As I drive down to Denmark, one of a few small towns strung along WA’s wild south coast, ABC NewsRadio delivers a welcome relief from rolling east coast fires coverage: the town measured 31 millimetres of rain the previous day.
Still, something is amiss. This is a place, locals tell me, that “rains 11 months of the year and water drips from the trees the other month”.
Since 2014, Denmark has had four of its driest years on record. Annual rainfall over the past century was 1084 millimetres a year — higher than Melbourne’s — but in 2019 that was down to 771 millimetres.
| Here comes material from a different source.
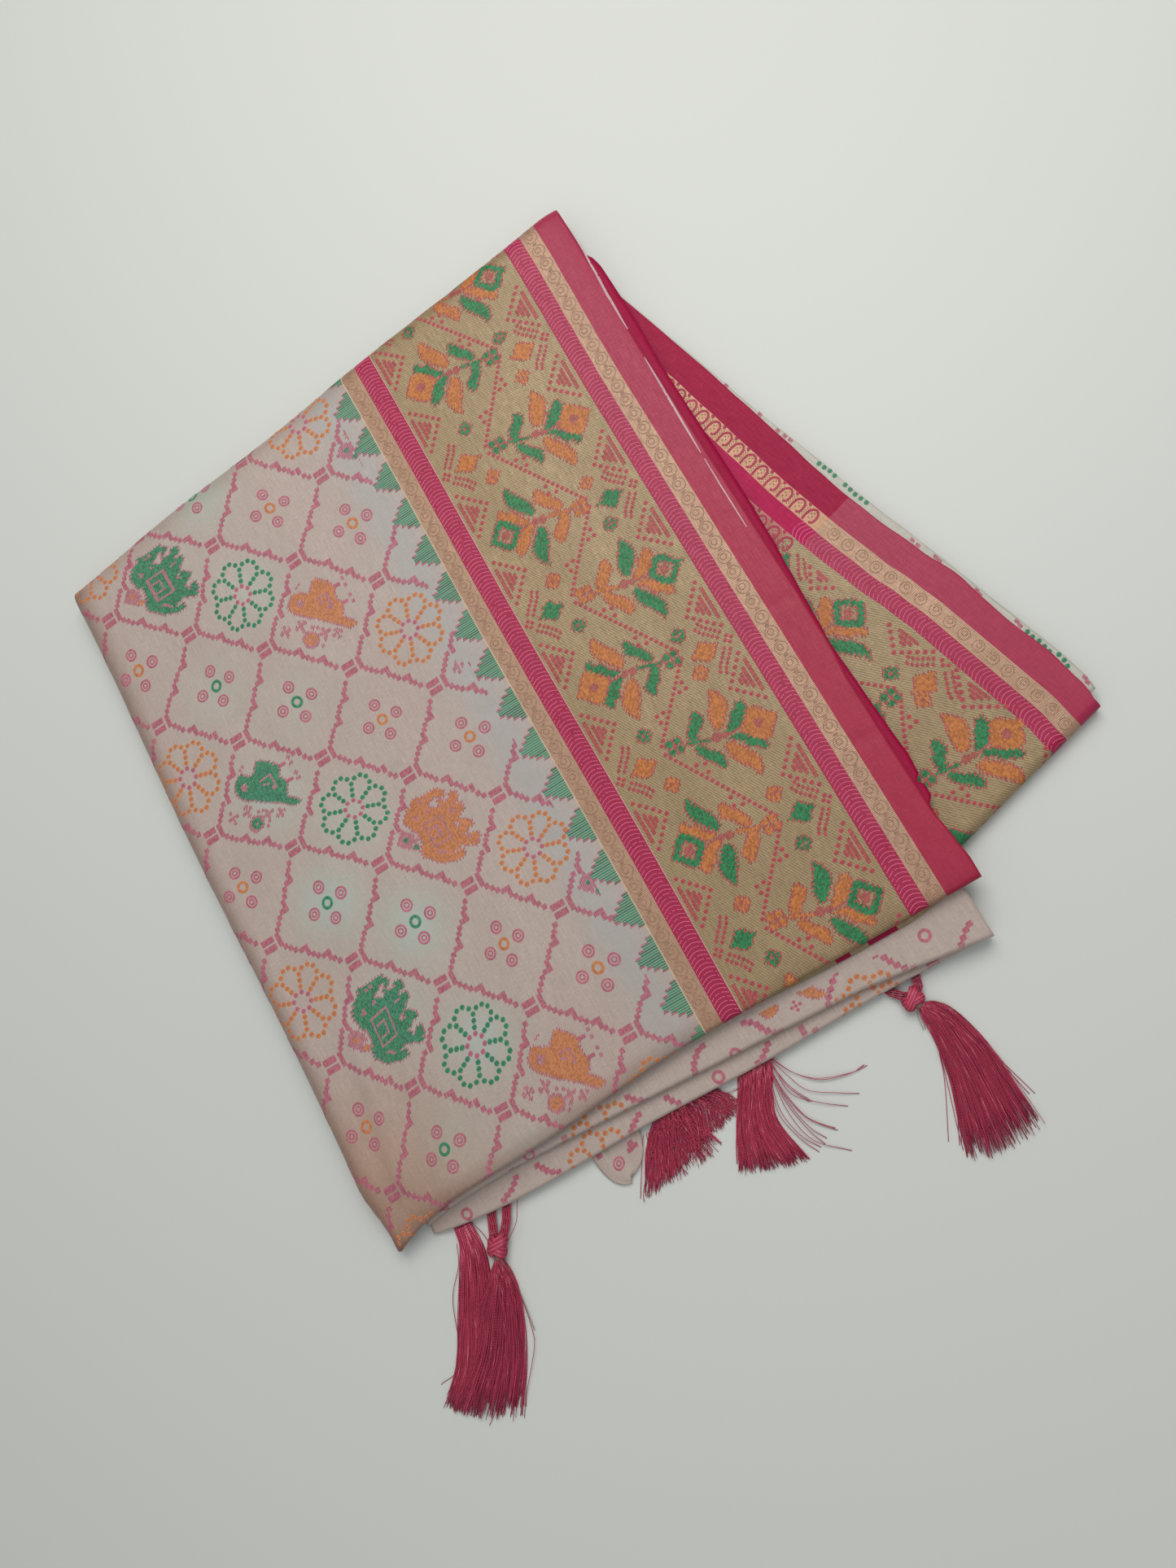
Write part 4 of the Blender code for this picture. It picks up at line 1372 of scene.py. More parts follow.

That’s a 29% drop, and in nearby Jerramungup the fall was even sharper (down from 430 millimetres to just 263 millimetres).
This translates into much steeper declines in water supply, as there is a correlation between reduced rainfall and reduced streamflow.
WA’s Water Corporation told Crikey that just 161 million litres flowed into Quickup Dam, Denmark’s main water source, in 2019. This is compared to a 30-year average of 2 billion litres. Jerramungup was one of six WA farming areas declared water-deficient last year.
Prominent conservationist and long-time Denmark resident Basil Schur says the link between the reduced rainfall and climate change is self-evident in Denmark. “I want to emphasise that this is a climate change issue and the failure of state government to address it at a policy level is completely shocking. It’s a climate change emergency that needs both emissions reductions that we haven’t seen yet and adaptive mitigation.”
The Water Corporation acknowledges the connection. “The dramatic impact of climate change in Denmark is indicative of the severe impact climate change is having right across Western Australia,” Great Southern Regional Manager Adrian Stewart told Crikey.
State Water Minister Dave Kelly goes further, saying the region is “one of the areas on the planet that has been most affected by climate change through declining rainfall”.
Several solutions have been proposed for Denmark’s water crisis, including desalination plants, new dams, and a waste water treatment plant to use for irrigation. Mark McGowan’s Labor government has shelved that latter proposal and instead approved a $32 million plan to construct a new pipeline to bring water from Albany.
The plan was announced in September, and both the shire president and the local MP Terry Redman say the first they learned about the decision was through media reports.
Kelly has said he will attend a public meeting convened for the end of January to discuss the proposed solution, and Schur expects there to be “stinging criticism” of how the process has been handled by bureaucrats in Perth. “There hasn’t been enough community consultation,” he says.
It’s a complaint echoed by others I spoke to. However, the minister’s office pointed to a 2010 publication on Denmark’s water source options that included a Denmark-Albany pipeline proposal, arguing that this publication meant that the community has plenty of opportunity to consult on the planned pipeline.
According to local environmental activist Julie Marsh, “[this is] a band-aid solution that doesn’t address the cause of the problem”.
A spokesperson for Kelly acknowledged that the pipeline plan is predicated on the subsequent development of a desalination plant on the south coast. It’s an idea Marsh opposes: “it will use a huge amount of energy, and is an environmental solution for our tap water but not for our forests.”
One local told me that last winter was the first time the creeks hadn’t run on his property. Another described dirt-biking around dried swamps where the water used to be waist-deep.
“Sooner or later these forests are going to go up in flames — because they’ve lost a third of their water in four years,” says Rod Mitchell, who helps coordinate the Denmark chapter of Extinction Rebellion. The week before my visit, fire burnt through a third of the Stirling Ranges National Park which is an hour to Denmark’s north.
Mitchell is among a group of Denmark residents pushing the shire to convene a citizen’s assembly on the water crisis. It would be something of a test case for deliberative democracy on climate change.
Schur says last year’s decision by Denmark Shire Council to declare a state of climate emergency sends an important message to government at all levels.
“We have had 30 years or more when our state and federal governments have had time to reduce carbon emissions and they haven’t, so I hold them directly culpable for the crisis facing Denmark.”
WA is the only state in the country where emissions continue to rise, 23% on 2005 levels, and the likely approval of massive LNG expansion of the northwest coast will send this skyrocketing further. The latest projection is an outrageous 8% addition to the nation’s emissions baseline.
When pressed on this, Kelly toed the party line: “what we need is leadership at a national level as this is a global problem that requires action between national governments”.
Nonetheless, the summer’s heatwaves start on the west coast and locals want action from the people responsible.
Jesse Noakes works with Extinction Rebellion in a volunteer capacity.